15.9 Multivariate Distributions

Let $$\boldsymbol{X} = (X_1, X_2, \ldots, X_n)^T$$ be a vector of $$n$$ rv’s. We also let realized values be $$\boldsymbol{x} = (x_1, x_2, \ldots, x_n)^T$$. The joint pmf or pdf is written as

$f(\boldsymbol{x}) = f(x_1, x_2, \ldots, x_n)$

and if the rv’s are independent then

$f(\boldsymbol{x}) = \prod_{i=1}^{n} f(x_i).$

15.10 MV Expected Value

The expected value of $$\boldsymbol{X} = (X_1, X_2, \ldots, X_n)^T$$ is an $$n$$-vector:

${\operatorname{E}}[\boldsymbol{X}] = \begin{bmatrix} {\operatorname{E}}[X_1] \\ {\operatorname{E}}[X_2] \\ \vdots \\ {\operatorname{E}}[X_n] \end{bmatrix}$

15.11 MV Variance-Covariance Matrix

The variance-covariance matrix of $$\boldsymbol{X}$$ is an $$n \times n$$ matrix with $$(i, j)$$ entry equal to $${\operatorname{Cov}}(X_i, X_j)$$.
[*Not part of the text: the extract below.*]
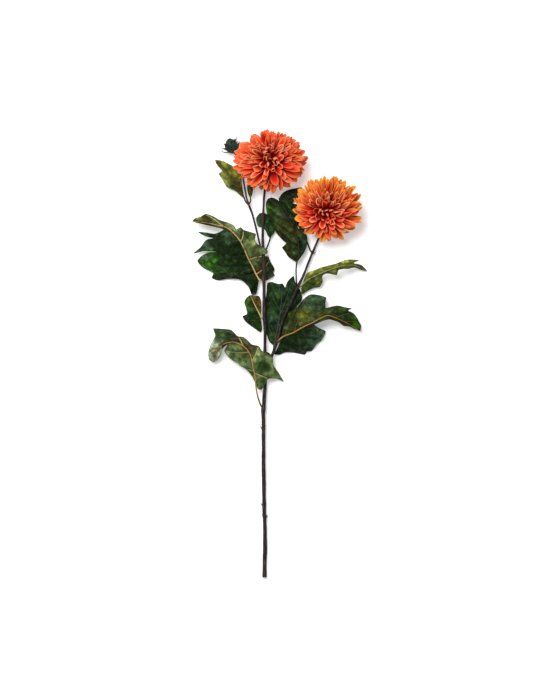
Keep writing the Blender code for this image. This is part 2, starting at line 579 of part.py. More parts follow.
def make_bloom(name, bloom, rng):
    """A small core with its petals standing out of it in a spiral, from the middle to the back."""
    centre = np.array(bloom["centre"], dtype=float)
    radius = bloom["radius"]
    u, v, axis = bloom_frame(bloom["axis"])
    wide, long = bloom["stretch"]
    shift = bloom["shift"][0] * u + bloom["shift"][1] * v
    surface = material("petal_" + name, bloom["colour"], 0.55)

    core_mesh = bmesh.new()
    bmesh.ops.create_icosphere(core_mesh, subdivisions=2, radius=1.0)
    core_points = [centre + radius * (CORE_RADIUS * (p.co.x * wide * u + p.co.y * long * v)
                                      + (CORE_HEIGHT * p.co.z + CORE_LIFT) * axis) for p in core_mesh.verts]
    core_faces = [[p.index for p in face.verts] for face in core_mesh.faces]
    core_mesh.free()
    core = add_object("bloom_" + name, core_points, core_faces, surface)

    petals = []
    for n in range(PETALS_PER_BLOOM):
        share = (n + 3) / (PETALS_PER_BLOOM + 3)
        loose = 1 - 0.7 * share
        spread = PETAL_SPREAD * share ** 0.6 + rng.uniform(-0.05, 0.05)
        angle = n * GOLDEN_ANGLE + rng.uniform(-0.16, 0.16) * loose
        radial = math.cos(angle) * wide * u + math.sin(angle) * long * v
        round_it = -math.sin(angle) * u + math.cos(angle) * v
        out, up = math.sin(spread), math.cos(spread)
        inner = max(0.0, 1 - spread / math.radians(50))
        # The petals above the middle, short of the outermost, stand up more and curl over it.
        lean = max(0.0, math.sin(angle)) * smooth_step(spread, math.radians(20), math.radians(45)) * \
            (1 - smooth_step(spread, math.radians(60), math.radians(80)))
        reach = rng.uniform(0.93, 1.01)
        rise, sway, height = rng.uniform(-0.05, 0.05), rng.uniform(-0.09, 0.09) * loose, rng.uniform(-0.08, 0.06)
        width = radius * (0.25 - 0.03 * inner) * rng.uniform(0.85, 1.1)
        base = centre + radius * (0.22 * out * radial + (0.20 * up + 0.02) * axis)
        control = centre + radius * ((0.58 * out + 0.12 * inner) * radial + (0.40 * up + 0.09 + rise) * axis)
        tip = centre + radius * reach * (out * (1 - 0.22 * inner - 0.16 * lean) * (radial + shift) + sway * round_it
                                         + (0.50 * up + 0.03 + 0.05 * inner + 0.16 * lean + height) * axis)
        points, triangles = petal_sheet(base, control, tip, round_it, width * (0.69 - 0.09 * inner),
                                        0.75 + 0.2 * inner)
        half = np.full(len(points), PETAL_HALF_THICKNESS)
        petals.append(add_object(f"petal_{name}_{n}", *thicken(points, triangles, half, half), surface))
    fuse(core, petals, solver="MANIFOLD")
    return core


def make_calyx(name, bloom):
    """The green cup behind a bloom, a hair clear of the bloom's core."""
    centre = np.array(bloom["centre"], dtype=float)
    u, v, axis = bloom_frame(bloom["axis"])
    wide, long = bloom["stretch"]
    surface = material("calyx_green", BUD_GREEN, 0.6)
    scale = bloom["radius"] / CALYX_RADIUS
    points, faces = [], []
    for height, radius in CALYX_SECTION:
        for n in range(CALYX_SIDES):
            angle = 2 * math.pi * n / CALYX_SIDES
            radial = math.cos(angle) * wide * u + math.sin(angle) * long * v
            points.append(centre + scale * (height * axis + radius * radial))
    last = len(CALYX_SECTION) - 1
    for ring in range(last):
        for n in range(CALYX_SIDES):
            a, b = ring * CALYX_SIDES + n, ring * CALYX_SIDES + (n + 1) % CALYX_SIDES
            faces.append((a, b, b + CALYX_SIDES, a + CALYX_SIDES))
    faces.append(tuple(range(CALYX_SIDES))[::-1])
    faces.append(tuple(range(last * CALYX_SIDES, (last + 1) * CALYX_SIDES)))
    return add_object("calyx_" + name, points, faces, surface)


def make_bud():
    """The closed bud: a green egg with its sepals standing out of it."""
    surface = material("bud_green", BUD_GREEN, 0.6)
    u, v, axis = bloom_frame(BUD_AXIS)
    centre = np.array(BUD_CENTRE, dtype=float)
    egg = bmesh.new()
    bmesh.ops.create_uvsphere(egg, u_segments=12, v_segments=8, radius=1.0)
    points = [centre + BUD_RADIUS * (p.co.x * u + p.co.y * v + BUD_LENGTHENING * p.co.z * axis)
              for p in egg.verts]
    faces = [[p.index for p in face.verts] for face in egg.faces]
    egg.free()
    bud = add_object("bud", points, faces, surface)
    sepals = []
    for n, (height, angle, length) in enumerate(SEPALS):
        radial = math.cos(math.radians(angle)) * u + math.sin(math.radians(angle)) * v
        foot = centre + BUD_RADIUS * (0.75 * math.sqrt(1 - height ** 2) * radial + height * axis)
        tip = foot + length * unit(0.8 * radial + 0.5 * axis)
        sepals.append(add_object(f"sepal_{n}", *tube([foot, tip], [2.2, 0.6], STALK_SIDES), surface))
    fuse(bud, sepals)
    round_off(bud)
    return bud


def rest_on_surface(objects):
    """Moves the spray so that the middle of its underside is the world's origin."""
    corners = np.array([item.matrix_world @ v.co for item in objects for v in item.data.vertices])
    low, high = corners.min(axis=0), corners.max(axis=0)
    spray.location = Vector((-(low[0] + high[0]) / 2, -(low[1] + high[1]) / 2, -low[2]))
    bpy.context.view_layer.update()


def main():
    start_scene()
    rng = random.Random(RANDOM_SEED)
    objects = [make_stem()]
    for name, leaf in LEAVES.items():
        objects.append(make_leaf(name, leaf))
    for name, bloom in BLOOMS.items():
        objects.append(make_bloom(name, bloom, rng))
        objects.append(make_calyx(name, bloom))
    objects.append(make_bud())
    rest_on_surface(objects)


main()
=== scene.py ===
# %% [markdown]
# # A cut chrysanthemum spray
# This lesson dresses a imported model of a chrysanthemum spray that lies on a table: one branched woody stem,
# two open blooms, a closed bud, ten lobed leaves and one small bract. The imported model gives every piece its
# place and size. Here each plain solid gets the piece that the eye sees: veined leaves, blooms of many
# petals, bark.

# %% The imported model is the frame
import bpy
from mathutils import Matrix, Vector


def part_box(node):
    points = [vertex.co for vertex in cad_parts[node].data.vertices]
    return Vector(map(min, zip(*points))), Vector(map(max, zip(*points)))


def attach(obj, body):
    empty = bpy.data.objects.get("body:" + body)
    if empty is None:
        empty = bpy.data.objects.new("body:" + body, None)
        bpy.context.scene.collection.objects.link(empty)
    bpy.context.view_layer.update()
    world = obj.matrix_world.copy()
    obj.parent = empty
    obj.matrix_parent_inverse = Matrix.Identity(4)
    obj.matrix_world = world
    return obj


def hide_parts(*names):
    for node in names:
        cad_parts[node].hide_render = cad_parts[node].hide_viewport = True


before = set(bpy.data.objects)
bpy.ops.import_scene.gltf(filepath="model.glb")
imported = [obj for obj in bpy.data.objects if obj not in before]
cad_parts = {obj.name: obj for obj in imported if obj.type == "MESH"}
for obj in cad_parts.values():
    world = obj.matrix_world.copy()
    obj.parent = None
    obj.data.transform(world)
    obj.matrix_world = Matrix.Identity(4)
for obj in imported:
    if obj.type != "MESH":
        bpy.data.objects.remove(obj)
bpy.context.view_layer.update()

# %% The tools that the lesson uses
import math
import random

import bmesh
import bpy
import numpy as np
from mathutils import Vector, noise
from mathutils.geometry import delaunay_2d_cdt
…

${\operatorname{Var}}(\boldsymbol{X}) = \begin{bmatrix} {\operatorname{Var}}(X_1) & {\operatorname{Cov}}(X_1, X_2) & \cdots & {\operatorname{Cov}}(X_1, X_n) \\ {\operatorname{Cov}}(X_2, X_1) & {\operatorname{Var}}(X_2) & \cdots & \vdots \\ \vdots & & \ddots & \vdots \\ {\operatorname{Cov}}(X_n, X_1) & \cdots & & {\operatorname{Var}}(X_n) \end{bmatrix}$

Often times $$\boldsymbol{\Sigma}$$ is used as the matrix of population covariances in $${\operatorname{Var}}(\boldsymbol{X})$$ so that $$\boldsymbol{\Sigma}={\operatorname{Var}}(\boldsymbol{X})$$.